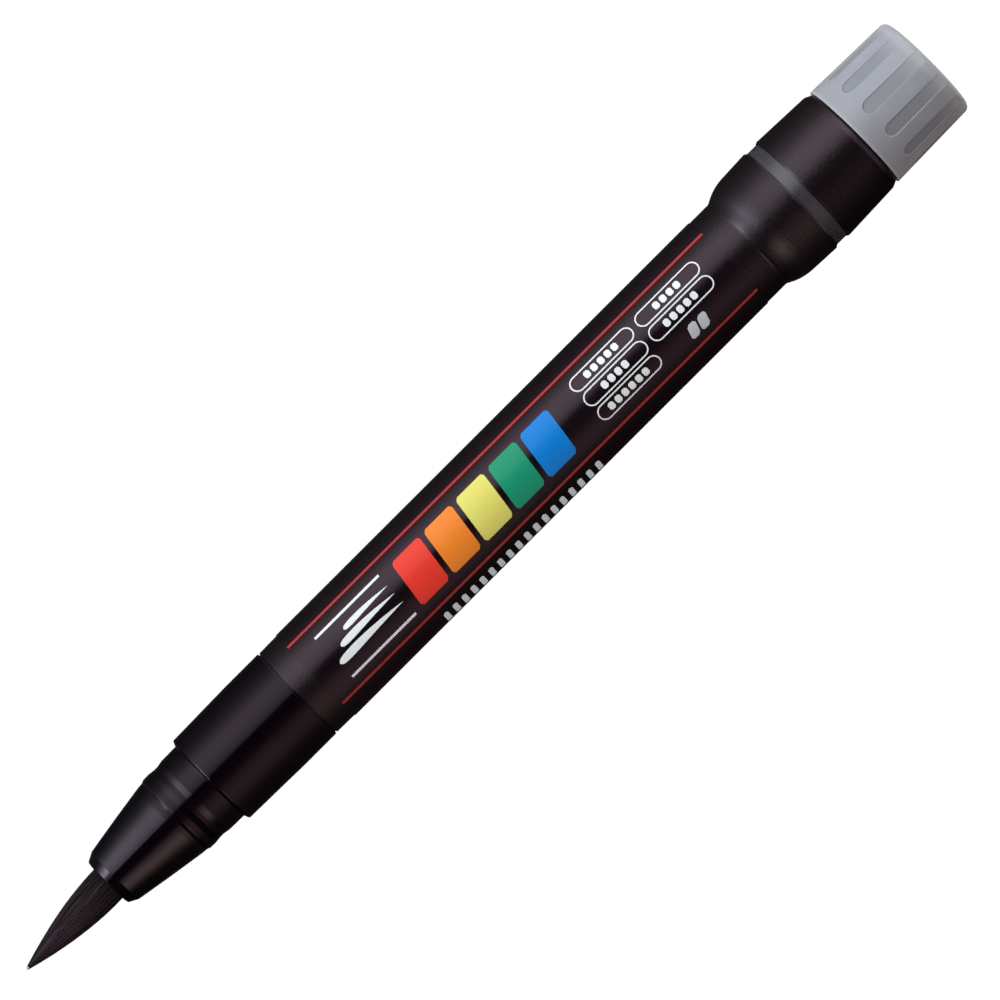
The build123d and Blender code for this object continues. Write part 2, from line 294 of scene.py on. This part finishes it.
def band_grey():
    """Smoky grey plastic that lets a little light in."""
    look = Look("smoky_grey_plastic", Specular_IOR_Level=0.62, Subsurface_Weight=0.15)
    look.shader.inputs["Subsurface Radius"].default_value = (0.6, 0.6, 0.65)
    look.shader.inputs["Subsurface Scale"].default_value = 0.5 * MM
    cloud = look.noise(0.7, detail=4)
    look.colour(look.mix(cloud, (0.026, 0.021, 0.027), (0.038, 0.032, 0.040)))
    look.rough(look.span(cloud, 0.3, 0.7, 0.22, 0.30))
    look.bump(look.noise(4.0, detail=2), 0.004)
    return look.material


BUTTON_FRONT = 137.9
BUTTON_END = 150.0
BUTTON_FRONT_RADIUS = 7.36
BUTTON_END_RADIUS = 7.09
FLUTE_SHALLOW = 0.02
FLUTE_DEEP = 0.08
FLUTE_SHADE_FADE = (149.2, 145.5)
SOLID_END_LIGHT = (148.1, 149.0)
FRONT_RIM_LIGHT = (138.4, 138.0)


def frosted():
    """Frosted end piece, with painted shade on the flutes' floors for the dark cavity seen through
    their thin walls, and painted light on its solid end and front rim.
    """
    look = Look("frosted_plastic", Specular_IOR_Level=0.35, Subsurface_Weight=0.35)
    look.shader.inputs["Subsurface Radius"].default_value = (0.9, 1.0, 1.1)
    look.shader.inputs["Subsurface Scale"].default_value = 0.7 * MM
    x = look.axes()[0]
    cloud = look.noise(0.35, detail=4)
    body = look.mix(cloud, (0.230, 0.227, 0.254), (0.264, 0.261, 0.290))
    # How deep a point lies below the cone that the button was turned to
    front, end = at(BUTTON_FRONT), at(BUTTON_END)
    cone = look.span(x, front, end, BUTTON_FRONT_RADIUS * MM, BUTTON_END_RADIUS * MM)
    depth = look.maths(cone, look.radius(), "SUBTRACT")
    # Flute floors that lie deep enough are painted darker: painted shade for the dark cavity seen
    # through their thin walls, fading out towards the solid end.
    sunk = look.span(depth, FLUTE_SHALLOW * MM, FLUTE_DEEP * MM, smooth=True)
    painted_shade_fade = look.span(x, *map(at, FLUTE_SHADE_FADE), smooth=True)
    inside = look.maths(sunk, painted_shade_fade, "MULTIPLY")
    shaded = look.mix(look.maths(inside, 0.48, "MULTIPLY"), body, (0.128, 0.131, 0.156))
    # The solid end and the front rim are painted lighter: painted light for light scattered in the
    # thick frosted wall there.
    solid = look.span(x, *map(at, SOLID_END_LIGHT), smooth=True)
    rim = look.span(x, *map(at, FRONT_RIM_LIGHT), smooth=True)
    painted_light = look.maths(look.maths(solid, 0.22, "MULTIPLY"), look.maths(rim, 0.25, "MULTIPLY"))
    look.colour(look.mix(painted_light, shaded, (0.47, 0.44, 0.45)))
    look.rough(look.span(cloud, 0.3, 0.7, 0.36, 0.46))
    look.bump(look.noise(5.0, detail=3), 0.004)
    return look.material


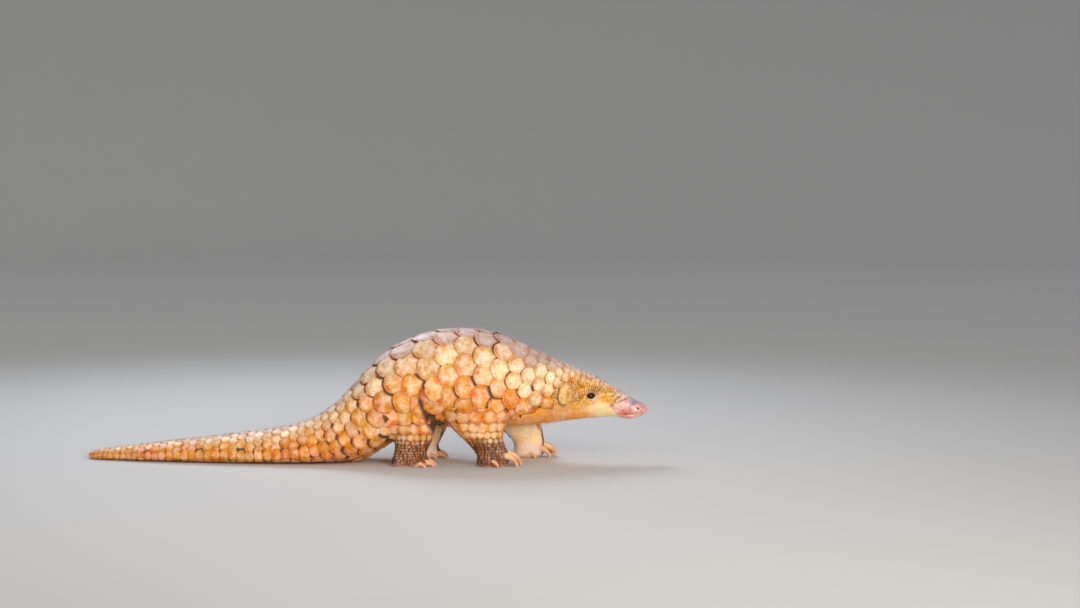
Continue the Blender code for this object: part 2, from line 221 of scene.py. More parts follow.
def between(value, low, high):
    """0 below low, 1 above high, and a smooth step in between."""
    share = np.clip((np.asarray(value, float) - low) / (high - low), 0, 1)
    return share * share * (3 - 2 * share)


def along_body(*stations):
    """A function of the distance behind the nose, which passes through (distance, value) pairs."""
    places, values = np.array(stations, float).T
    return lambda distance: np.interp(distance, places, values)


TAIL_BEND, TAIL_SWEEP = 0.56, 0.034  # where the tail starts to turn, and how far its tip lies left


def middle_side(distance):
    """How far the middle of the body lies to the left."""
    along = np.maximum(0.0, np.asarray(distance) - TAIL_BEND) / (BODY_LENGTH - TAIL_BEND)
    return TAIL_SWEEP * along * along

# %% [markdown]
# ## One skin
#
# The solid model is parted into head, neck, legs and so on. The real animal has one skin, so the
# parts of flesh are copied, each grown by half a millimetre to overlap its neighbours, and joined.
# Boolean unions would keep every facet. A voxel remesh doesn't mind how the parts cross and gives
# even squares, which smooth well.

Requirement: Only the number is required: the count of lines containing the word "parts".

Right answer: 3